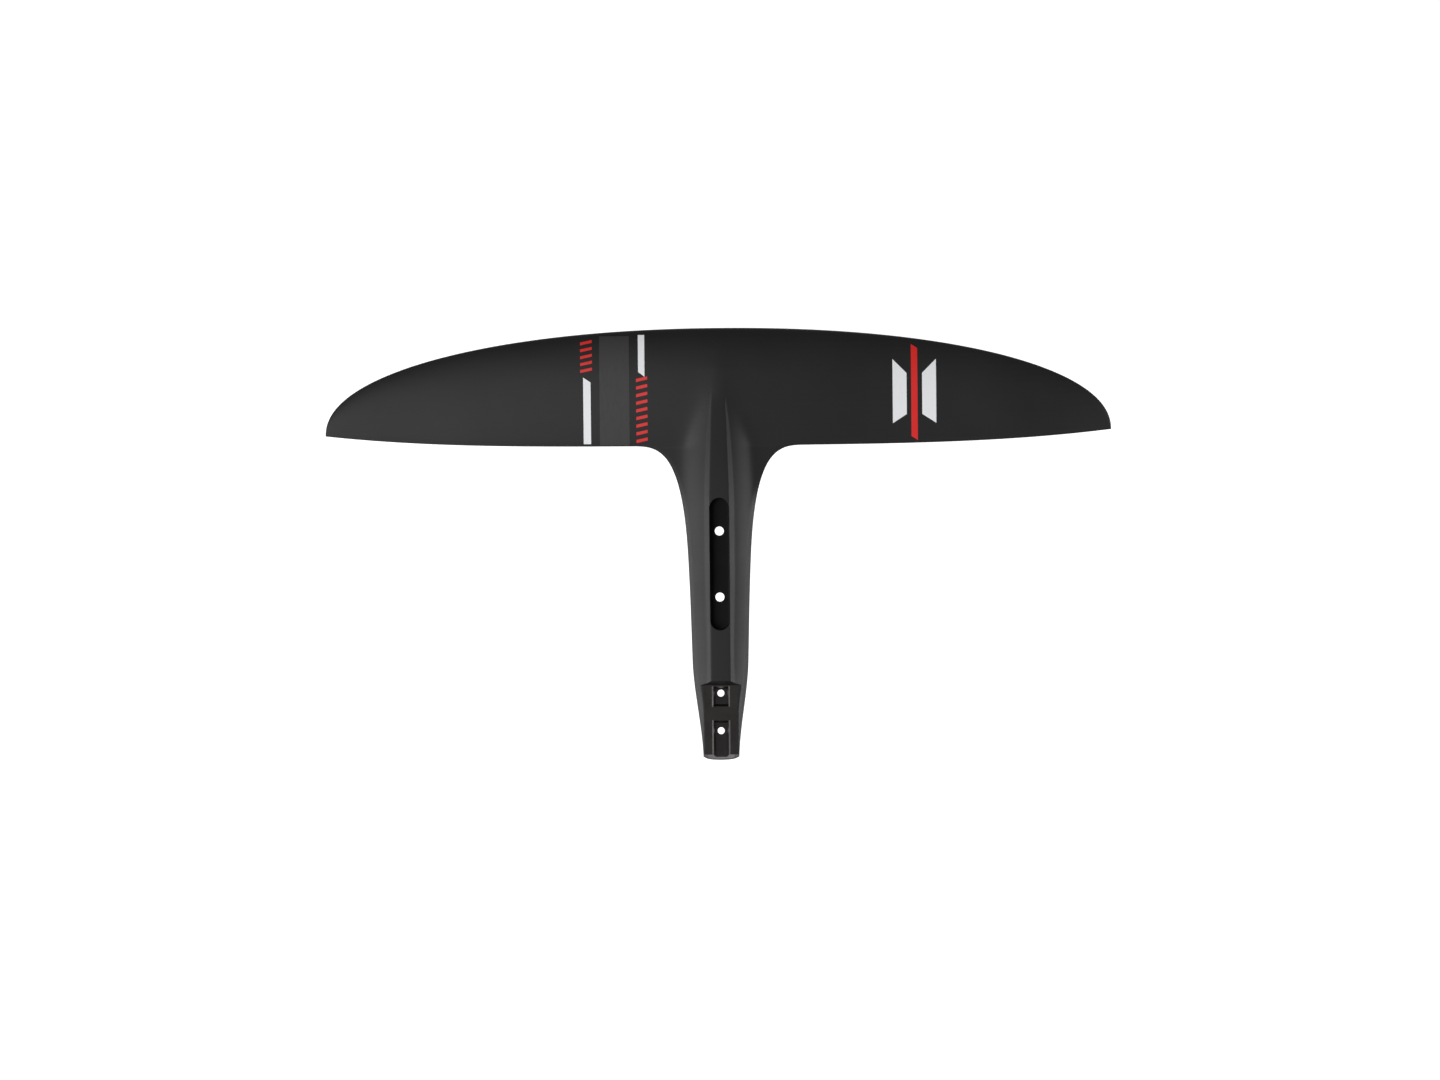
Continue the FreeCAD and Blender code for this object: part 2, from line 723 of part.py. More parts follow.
def make_sleeve(name, row, top, shoulder, foot, place):
    """An upright turned sleeve with a countersunk flange at its foot; row is mast or tail."""
    body = add_body(name)
    sketch = add_sketch(body, f"{name}_half_section", "XZ_Plane")
    hole = f"dims.{row}_bolt_hole / 2"
    outside = f"dims.{row}_bolt_hole / 2 + dims.sleeve_wall"
    sink = f"dims.{row}_countersink / 2"
    flange = f"dims.{row}_countersink / 2 + dims.flange_extra"
    depth = f"dims.{row}_countersink_depth"
    draw_profile(
        sketch,
        [
            (hole, top),
            (outside, top),
            (outside, shoulder),
            (flange, f"{foot} + {depth} / 3"),
            (flange, foot),
            (sink, foot),
            (hole, f"{foot} + {depth}"),
        ],
    )
    turned = body.newObject("PartDesign::Revolution", f"{name}_turned")
    turned.Profile = sketch
    turned.ReferenceAxis = (sketch, ["V_Axis"])
    turned.Angle = 360
    body.setExpression("Placement.Base.y", place)
    return body


RAKE_CUT_HEIGHT = 20.0  # the raked cut reaches this far above and below the pocket floor
TAIL_SLEEVE_TOP = "dims.ledge_z - dims.key_depth - dims.sleeve_cover"


def make_tail_block():
    """The dense block whose top is the ledge, with its pocket, open channel and front tongue."""
    body = add_body("tail_block")
    plan = add_sketch(body, "block_plan", "XY_Plane", "dims.tail_block_floor")
    back = "dims.tail_y - dims.tail_block_overrun"
    draw_profile(
        plan,
        [
            ("-dims.tail_block_half_width", "dims.tail_block_front"),
            ("dims.tail_block_half_width", "dims.tail_block_front"),
            ("dims.tail_block_half_width", "dims.step_foot_y"),
            ("dims.tail_block_end_half_width", back),
            ("-dims.tail_block_end_half_width", back),
            ("-dims.tail_block_half_width", "dims.step_foot_y"),
        ],
    )
    pad = add_pad(body, "block_pad", plan, "dims.ledge_z - dims.tail_block_floor")
    doc.recompute()
    solid = pad.Shape
    low_edges = []
    for i, edge in enumerate(solid.Edges, start=1):
        low = edge.BoundBox.ZMax < size["tail_block_floor"] + 0.01
        if low and edge.BoundBox.YLength > 1.0:
            low_edges.append(f"Edge{i}")
    bevel = body.newObject("PartDesign::Chamfer", "block_bevel")
    bevel.Base = (pad, low_edges)
    bevel.setExpression("Size", "dims.tail_block_bevel")
    tongue = add_sketch(body, "tongue_plan", "XY_Plane", "dims.ledge_z")
    wide = "dims.tail_block_half_width + 1"
    ahead = "dims.tail_block_front + 1"
    corners = [(f"-({wide})", "dims.step_foot_y"), (wide, "dims.step_foot_y")]
    corners += [(wide, ahead), (f"-({wide})", ahead)]
    draw_profile(tongue, corners)
    add_pocket(body, "tongue_step", tongue, "dims.tongue_drop")
    key = add_sketch(body, "key_mouth", "XY_Plane", "dims.ledge_z")
    half = "dims.key_half_width"
    mouth = [(f"-{half}", "dims.key_back_y"), (half, "dims.key_back_y")]
    mouth += [(half, "dims.key_front_y"), (f"-{half}", "dims.key_front_y")]
    draw_profile(key, mouth)
    add_pocket(body, "key_pocket", key, "dims.key_depth", "-dims.key_draft_degrees")
    channel = add_sketch(body, "channel_mouth", "XY_Plane", "dims.ledge_z")
    open_end = "dims.tail_y - 2 * dims.tail_block_overrun"
    mouth = [(f"-{half}", open_end), (half, open_end)]
    mouth += [(half, "dims.channel_front_y"), (f"-{half}", "dims.channel_front_y")]
    draw_profile(channel, mouth)
    add_pocket(body, "key_channel", channel, "dims.key_depth", "-dims.key_draft_degrees")
    spots = [("0", "dims.tail_bolt_y"), ("0", "dims.tail_bolt_y - dims.tail_bolt_spacing")]
    holes = add_sketch(body, "bolt_centres", "XY_Plane", "dims.ledge_z")
    draw_holes(holes, "dims.tail_bolt_hole", spots)
    add_pocket(body, "bolt_holes_through", holes, "dims.ledge_z - dims.tail_block_floor + 1")
    seats = add_sketch(body, "sleeve_seats", "XY_Plane", TAIL_SLEEVE_TOP)
    draw_holes(seats, "dims.tail_bolt_hole + 2 * dims.sleeve_wall", spots)
    add_pocket(body, "sleeve_bores", seats, f"{TAIL_SLEEVE_TOP} - dims.tail_block_floor")
    rake = add_sketch(body, "tail_rake_side", "YZ_Plane")
    up, far = RAKE_CUT_HEIGHT, "dims.tail_y - 5 * dims.tail_block_overrun"
    draw_profile(
        rake,
        [
            (f"dims.tail_y + dims.tail_rake * {up}", f"{up}"),
            (f"dims.tail_y - dims.tail_rake * {up}", f"-{up}"),
            (far, f"-{up}"),
            (far, f"{up}"),
        ],
    )
    doc.recompute()
    before = body.Shape.Volume
    trimmed = body.newObject("PartDesign::Pocket", "raked_end")
    trimmed.Profile = rake
    trimmed.Midplane = True
    trimmed.setExpression("Length", "4 * dims.tail_block_half_width")
    doc.recompute()
    if not body.Shape.Volume < before - 1.0:
        raise RuntimeError("the raked end removes nothing")
    return body


# ---------------------------------------------------------------- film graphics

MARK_SHARE = 0.42  # how much of its pitch each mark takes up
MARK_SLANT = -2.5  # how far a mark drops across its width; below zero it climbs
FRONT_MARGIN = 4.0  # the band stops this far behind the leading edge
BACK_MARGIN = 1.2  # and starts this far ahead of the trailing edge


def skewed_bar(x0, x1, y0, y1, slant_low=0.0, slant_high=0.0):
    """An upright prism over a bar in plan; the slants drop its low or high end towards greater x."""
    corners = [Vector(x0, y0, -CLEAR), Vector(x1, y0 - slant_low, -CLEAR)]
    corners += [Vector(x1, y1 - slant_high, -CLEAR), Vector(x0, y1, -CLEAR)]
    face = Part.Face(Part.makePolygon(corners + corners[:1]))
    return face.extrude(Vector(0, 0, 2.0 * CLEAR))


def mark_row(x0, x1, y0, y1, count):
    """Short slanted marks one above the other, with gaps between them."""
    pitch = (y1 - y0) / count
    tall = MARK_SHARE * pitch
    starts = [y0 + i * pitch for i in range(count)]
    return [skewed_bar(x0, x1, start, start + tall, MARK_SLANT, MARK_SLANT) for start in starts]


def film_graphics():
    """Name and upright prisms of each film graphic on the upper skin.

    Each bar is given by x from and to, then y from and to ahead of the trailing edge, then slants.
    """
    back = trailing_edge(0.0)
    front = leading_edge(110.0) - FRONT_MARGIN
    return {
        "outer_white_bar": [skewed_bar(-134.6, -127.2, back + 2.7, back + 69.2, 0.0, 5.0)],
        "outer_red_marks": mark_row(-137.4, -125.6, back + 73.7, back + 108.2, 5),
        "grey_band": [skewed_bar(-118.4, -88.6, back + BACK_MARGIN, front)],
        "inner_white_bar": [skewed_bar(-79.6, -73.2, back + 74.2, back + 111.2, 5.0, 0.0)],
        "inner_red_marks": mark_row(-81.8, -70.6, back + 3.2, back + 71.7, 9),
        "emblem_white": [
            skewed_bar(174.5, 188.5, back + 20.7, back + 84.7, -9.0, 14.0),
            skewed_bar(204.0, 218.0, back + 29.7, back + 70.7, 9.0, -14.0),
        ],
        "emblem_red": [skewed_bar(193.0, 199.4, back + 7.7, back + 99.7, 4.0, 4.0)],
    }


# ---------------------------------------------------------------- pieces turned, padded and pocketed

liner = make_liner()
mast_bolt_places = {
    "front_mast_bolt_sleeve": "dims.mast_bolt_spacing / 2",
    "rear_mast_bolt_sleeve": "-dims.mast_bolt_spacing / 2",
}
mast_foot = "dims.belly_z + dims.sleeve_inset"
mast_shoulder = f"{mast_foot} + dims.mast_countersink_depth"
mast_sleeves = [
    make_sleeve(name, "mast", "-dims.liner_floor", mast_shoulder, mast_foot, place)
    for name, place in mast_bolt_places.items()
]
tail_bolt_places = {
    "front_tail_bolt_sleeve": "dims.tail_bolt_y",
    "rear_tail_bolt_sleeve": "dims.tail_bolt_y - dims.tail_bolt_spacing",
}
tail_foot = "dims.belly_z + dims.belly_tail_rise + dims.sleeve_inset"
tail_shoulder = f"min({tail_foot} + dims.tail_countersink_depth; dims.tail_block_floor)"
tail_sleeves = [
    make_sleeve(name, "tail", TAIL_SLEEVE_TOP, tail_shoulder, tail_foot, place)
    for name, place in tail_bolt_places.items()
]
tail_block = make_tail_block()
doc.recompute()


# ---------------------------------------------------------------- rooms for them


def sleeve_room(sleeve, row):
    """The room a sleeve needs in the pieces around it: itself, its bore and the way in below it."""
    box = sleeve.Shape.BoundBox
    foot = Vector(0, (box.YMin + box.YMax) / 2.0, box.ZMin)
    bore = size[f"{row}_bolt_hole"] / 2.0
    mouth = size[f"{row}_countersink"] / 2.0
    through = Part.makeCylinder(bore, box.ZLength, foot)
    sink = Part.makeCone(mouth, bore, size[f"{row}_countersink_depth"], foot)
    below = Part.makeCylinder(box.XLength / 2.0, CLEAR, foot - Vector(0, 0, CLEAR))
    return sleeve.Shape.fuse([through, sink, below])


mast_rooms = [sleeve_room(sleeve, "mast") for sleeve in mast_sleeves]
tail_rooms = [sleeve_room(sleeve, "tail") for sleeve in tail_sleeves]
liner_room = slot_prism(
    size["pocket_half_width"] + size["liner_wall"],
    size["pocket_length"] + 2.0 * size["liner_wall"],
    -size["liner_floor"],
    size["liner_rim_z"],
)
block_room = doc.getObject("tongue_step").Shape.copy()

# ---------------------------------------------------------------- beam and cores

FAR = 400.0
wing_room = wing_inside()
front_room = wing_room.common(chord_slab(0.0, size["spar_back"]))
filler = wing_room.common(chord_slab(0.0, size["filler_back"]))
front_core = wing_room.common(chord_slab(size["filler_back"], size["spar_front"]))
spar = wing_room.common(chord_slab(size["spar_front"], size["spar_back"]))
rear_core = wing_room.common(chord_slab(size["spar_back"], 1.0))
above_web = shifted(spar, -size["spar_cap"])
below_web = shifted(spar, size["spar_cap"])
fuselage_room = fuselage_inside()
mast_zone = block(-FAR, FAR, -FAR, size["mast_block_front"], -FAR, FAR)

inner_pieces = {
    "leading_edge_filler": filler,
    "upper_spar_cap": spar.cut(above_web),
    "spar_web": spar.common(above_web).common(below_web),
    "lower_spar_cap": spar.cut(below_web),
    "mast_block": fuselage_room.common(mast_zone).cut([liner_room] + mast_rooms),
    "fuselage_nose_core": fuselage_room.cut(mast_zone),
}
for side, sign in (("left", -1.0), ("right", 1.0)):
    ends = sorted((0.0, sign * FAR))
    outboard = sorted((sign * size["fuselage_core_half_width"], sign * FAR))
    inner_pieces[f"{side}_front_core"] = front_core.common(block(*ends, 0.0, FAR, -FAR, FAR))
    inner_pieces[f"{side}_rear_core"] = rear_core.common(block(*outboard, 0.0, FAR, -FAR, FAR))

# ---------------------------------------------------------------- shells and films

surface_body = make_body().cut(behind_tail())
mast_hollow = slot_prism(size["pocket_half_width"], size["pocket_length"], 0.0, CLEAR)
outside = surface_body.fuse(make_deck()).cut([above_ledge(), mast_hollow])
rooms = [front_room, inner_pieces["left_rear_core"], inner_pieces["right_rear_core"], fuselage_room]
rooms += [liner_room, block_room] + mast_rooms + tail_rooms
upper_half = above_parting()
shells = {"upper_skin": outside.common(upper_half), "lower_skin": outside.cut(upper_half)}
for name in shells:
    for room in rooms:
        shells[name] = shells[name].cut(room)

for name, shape in {**shells, **inner_pieces}.items():
    if len(shape.Solids) != 1:
        raise RuntimeError(f"{name} came out as {len(shape.Solids)} solids")
    add_shape(name, shape.Solids[0])

lifted_body = shifted(surface_body, size["film"])
for name, prisms in film_graphics().items():
    films = []
    for prism in prisms:
        laid = prism.common(lifted_body).cut(surface_body)
        films.append(max(laid.Solids, key=lambda solid: solid.Volume))
    add_shape(name, films[0] if len(films) == 1 else Part.makeCompound(films))

# ---------------------------------------------------------------- check and write

doc.recompute()
for item in doc.Objects:
    if "Invalid" in item.State or "Error" in item.State:
        raise RuntimeError(f"{item.Name} did not recompute: {item.State}")
sub_parts = [item for item in doc.Objects if item.TypeId in ("PartDesign::Body", "Part::Feature")]
for item in sub_parts:
    if item.Shape.isNull() or not item.Shape.isValid() or item.Shape.Volume <= 0:
        raise RuntimeError(f"{item.Label} has no sound shape")
os.makedirs("parts", exist_ok=True)
for item in sub_parts:
    item.Shape.exportStep(f"parts/{item.Label}.step")
print(len(sub_parts), "sub-parts written")
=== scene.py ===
import json
import math
from types import SimpleNamespace

import bmesh
import bpy
import numpy as np
from bpy.props import FloatProperty, FloatVectorProperty, IntProperty, PointerProperty
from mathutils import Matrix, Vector
from mathutils.geometry import delaunay_2d_cdt


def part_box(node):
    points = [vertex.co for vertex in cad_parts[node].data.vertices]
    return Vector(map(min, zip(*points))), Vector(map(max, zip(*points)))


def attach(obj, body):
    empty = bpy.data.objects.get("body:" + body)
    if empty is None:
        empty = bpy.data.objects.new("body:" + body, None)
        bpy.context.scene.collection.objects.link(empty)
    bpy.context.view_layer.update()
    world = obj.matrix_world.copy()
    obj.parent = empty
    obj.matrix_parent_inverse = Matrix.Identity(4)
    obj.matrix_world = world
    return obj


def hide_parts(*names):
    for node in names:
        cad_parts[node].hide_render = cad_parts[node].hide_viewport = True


bl_info = {
    "name": "Hydrofoil Front Wing",
    "version": (1, 0, 0),
    "blender": (4, 5, 0),
    "location": "3D View > Sidebar > Foil",
    "description": "Finishes a hydrofoil wing: shells, mast socket, tail block, sleeves and films",
    "category": "Object",
}

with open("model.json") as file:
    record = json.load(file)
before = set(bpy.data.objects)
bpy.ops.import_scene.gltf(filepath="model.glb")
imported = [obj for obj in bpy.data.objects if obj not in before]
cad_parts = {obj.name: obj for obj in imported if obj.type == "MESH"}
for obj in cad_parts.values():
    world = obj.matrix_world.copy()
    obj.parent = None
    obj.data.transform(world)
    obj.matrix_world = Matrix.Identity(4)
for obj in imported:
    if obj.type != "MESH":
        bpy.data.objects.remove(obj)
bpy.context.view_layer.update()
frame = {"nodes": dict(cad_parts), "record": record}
MM = 0.001


def node_span(node):
    """Lowest and highest corner of a CAD node, in millimetres."""
    low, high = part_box(node)
    return low / MM, high / MM


LINER_LOW, LINER_HIGH = node_span("mast_socket_liner")
BLOCK_LOW, BLOCK_HIGH = node_span("tail_block")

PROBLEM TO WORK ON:
Take the lines from the line with "sub_parts = [item" through the line with "obj.matrix_world = world", both ends included, and give them again exactly, with nothing else.

TASK RESULT:
sub_parts = [item for item in doc.Objects if item.TypeId in ("PartDesign::Body", "Part::Feature")]
for item in sub_parts:
    if item.Shape.isNull() or not item.Shape.isValid() or item.Shape.Volume <= 0:
        raise RuntimeError(f"{item.Label} has no sound shape")
os.makedirs("parts", exist_ok=True)
for item in sub_parts:
    item.Shape.exportStep(f"parts/{item.Label}.step")
print(len(sub_parts), "sub-parts written")
=== scene.py ===
import json
import math
from types import SimpleNamespace

import bmesh
import bpy
import numpy as np
from bpy.props import FloatProperty, FloatVectorProperty, IntProperty, PointerProperty
from mathutils import Matrix, Vector
from mathutils.geometry import delaunay_2d_cdt


def part_box(node):
    points = [vertex.co for vertex in cad_parts[node].data.vertices]
    return Vector(map(min, zip(*points))), Vector(map(max, zip(*points)))


def attach(obj, body):
    empty = bpy.data.objects.get("body:" + body)
    if empty is None:
        empty = bpy.data.objects.new("body:" + body, None)
        bpy.context.scene.collection.objects.link(empty)
    bpy.context.view_layer.update()
    world = obj.matrix_world.copy()
    obj.parent = empty
    obj.matrix_parent_inverse = Matrix.Identity(4)
    obj.matrix_world = world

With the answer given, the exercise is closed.